Tuesday, December 21, 2010


BABOUSHKA AND THE THREE KINGS (ages 4-8) by Ruth Robbins, illustrated by Nicolas Sidjakov, is the story about an old woman who, on a cold winter's night, hears a knock on her door.  She lifts the latch and looks out, to see three strangers standing in her doorway.  She stares in wonder at "their elegant dress, their frosted beards, their kind eyes."  They tell her they have been following a bright star to where a Baby has been born, but have become lost. They invite her to come with them in order to try to find the Child and offer Him gifts. But Baboushka is cold and hasn't finished her day's work.  She asks them to stay the night so that she can go with them in the morning.  They tell her there is not time to linger and they continue their journey without her.  She finishes her work, sits down to her lonely supper and begins to feel "a sudden tenderness and joy for the new born Child".  She becomes determined to find this new Babe and offer Him her poor, but heartfelt gifts.  She leaves at dawn but never finds Him, as she wanders from village to village.  She renews her search year after year at the time of His birth, and the children of the villages find joy "in the poor but precious gifts she leaves behind her in the silent night."

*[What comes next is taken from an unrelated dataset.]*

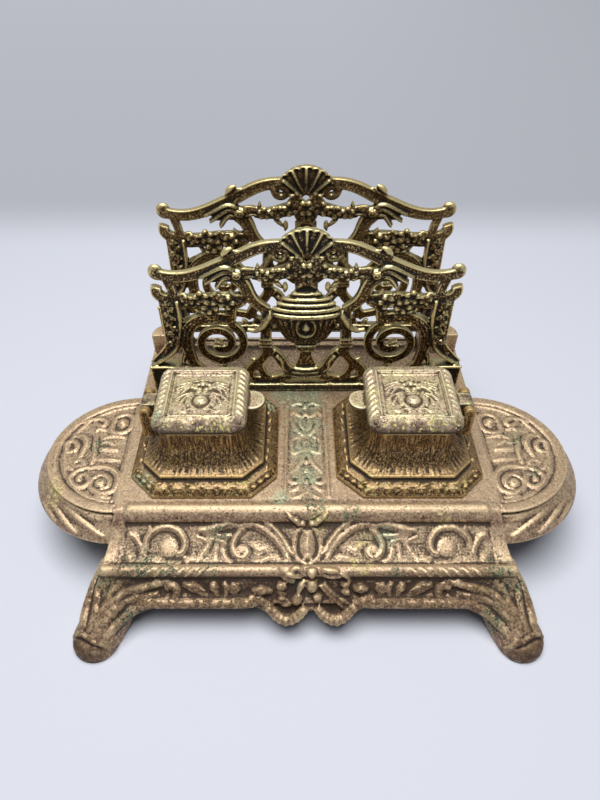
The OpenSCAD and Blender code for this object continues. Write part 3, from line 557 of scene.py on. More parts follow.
def pick_faces(ob, test):
    """Selects the faces whose middle and normal pass the test, and says how many."""
    only(ob)
    bpy.ops.object.mode_set(mode="EDIT")
    bpy.ops.mesh.select_mode(type="FACE")
    bpy.ops.mesh.select_all(action="DESELECT")
    bpy.ops.object.mode_set(mode="OBJECT")
    picked = 0
    for f in ob.data.polygons:
        f.select = bool(test(f.center, f.normal))
        picked += f.select
    bpy.ops.object.mode_set(mode="EDIT")
    return picked


rack_parts = [urn]
rail = block("rack_rail", -68, 68, PANEL_FRONT - 2.4, PANEL_FRONT + 1.7, FOOT_FRONT, FOOT_FRONT + 5)
rack_parts.append(rail)
for z, r in ((0.9, 0.8), (2.7, 0.5), (4.4, 0.8)):
    lines.string([(-68, z, -2.6), (0, z, -2.6), (68, z, -2.6)], r)
for s in (-1, 1):
    x0, x1 = sorted((s * 66, s * 82))
    foot = block("rack_foot", x0, x1, PANEL_FRONT - 4.2, PANEL_FRONT + 4.2, FOOT_FRONT, FOOT_FRONT + 18, 0.8)
    n = pick_faces(foot, lambda c, v: v.y < -0.9)
    bpy.ops.mesh.inset(thickness=0.0016, depth=0)
    bpy.ops.transform.translate(value=(0, 0.0016, 0))
    bpy.ops.object.mode_set(mode="OBJECT")
    rack_parts.append(foot)
    lines.string([(s * 65.6, 18, -4.2), (s * 74, 18.4, -4.2), (s * 82, 18.4, -4.2)], 0.8)
print("foot fields:", n, "face each")

# %% [markdown]
# The web is squeezed in depth, because the straps are flatter than the strings they were rolled
# from. Front and rear panel come from one pattern, so the rear one is a copy with its own mesh.

# %% Rack: melt the front panel and copy it for the rear
web_mesh = web.mesh()
bpy.ops.object.mode_set(mode="EDIT")
bpy.ops.mesh.select_all(action="SELECT")
bpy.ops.transform.resize(value=(1, FLAT, 1), center_override=panel_place(0, 0))
bpy.ops.object.mode_set(mode="OBJECT")
rack_front = join("rack_front_cast", web_mesh, lines.mesh(), *rack_parts)
melt(rack_front, 0.5, most=170000)
only(rack_front)
bpy.ops.object.duplicate()
rack_rear = bpy.context.object
rack_rear.name = rack_rear.data.name = "rack_rear_cast"
bpy.ops.transform.translate(value=(0, (PANEL_REAR - PANEL_FRONT) / 1000, (FOOT_REAR - FOOT_FRONT) / 1000))
bpy.ops.object.transform_apply(location=True)
for piece, node in ((rack_front, "front_rack_panel"), (rack_rear, "rear_rack_panel")):
    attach(piece, "root")
    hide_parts(node)

# %% [markdown]
# ## Rings and skins
# Lids, wells, feet and mouldings are lofts through a row of rings. A grid primitive has one row
# for each ring; its points are laid on the rings, the seam is merged and the ends are filled.

# %% Skin over rings
def square_ring(half, corner, z, soft=True, steps=5):
    """A square outline of half width half, its corners rounded or, if not soft, cut straight."""
    pts = []
    for k, (sx, sy) in enumerate(((1, 1), (-1, 1), (-1, -1), (1, -1))):
        for i in range(steps if soft else 2):
            if soft:
                a = math.radians(90 * k + 90 * i / (steps - 1))
                pts.append((sx * (half - corner) + corner * math.cos(a),
                            sy * (half - corner) + corner * math.sin(a), z))
            else:
                near = (i == 0) == (k % 2 == 0)
                pts.append((sx * (half - (0 if near else corner)), sy * (half - (corner if near else 0)), z))
    return pts


def skin(name, rings, place):
    """A grid whose rows are laid on the rings and rolled up, with both ends filled."""
    bpy.ops.object.select_all(action="DESELECT")
    bpy.ops.mesh.primitive_grid_add(x_subdivisions=len(rings[0]), y_subdivisions=len(rings) - 1,
                                    size=0.1, location=(0, 0, 0))
    ob = bpy.context.object
    ob.name = name
    rolled = [place(*q) for ring in rings for q in list(ring) + [ring[0]]]
    ob.data.vertices.foreach_set("co", np.array(rolled, dtype=np.float32).ravel())
    bpy.ops.object.mode_set(mode="EDIT")
    bpy.ops.mesh.select_all(action="SELECT")
    bpy.ops.mesh.remove_doubles(threshold=1e-6)
    bpy.ops.mesh.select_all(action="DESELECT")
    bpy.ops.mesh.select_mode(type="EDGE")
    bpy.ops.mesh.select_non_manifold()
    bpy.ops.mesh.fill_holes(sides=0)
    bpy.ops.mesh.select_all(action="SELECT")
    bpy.ops.mesh.normals_make_consistent(inside=False)
    bpy.ops.object.mode_set(mode="OBJECT")
    return ob


print("a ring of", len(square_ring(20, 5, 0)), "points")

# %% [markdown]
# ## The lids
# A lid is a low cushion with a sunk square field. In the field a round bud stands under a crown
# of petals, with a winged leaf on each side; slanting gadroons, like the strands of a rope, fill
# the borders left and right, and small blossoms are strewn along the front one. The lid is drawn
# for the right-hand well, x towards the hinge and z from the top of the well.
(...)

A little trivia (or controversy, depending on how you look at it):
The inside title page of BABOUSHKA AND THE THREE KINGS says the story is "Adapted From A Russian Folk Tale"; and at the end of BABOUSHKA AND THE THREE KINGS is the text of a poem, "BABOUSHKA, A RUSSIAN LEGEND", written by an American, Edith M. Thomas, in 1907.  In reality there is no such tale from Russia!  But there is a legend very much like this from Italy - about Old Befana.  (author and illustrator Tomie dePaola has a wonderful version of this story).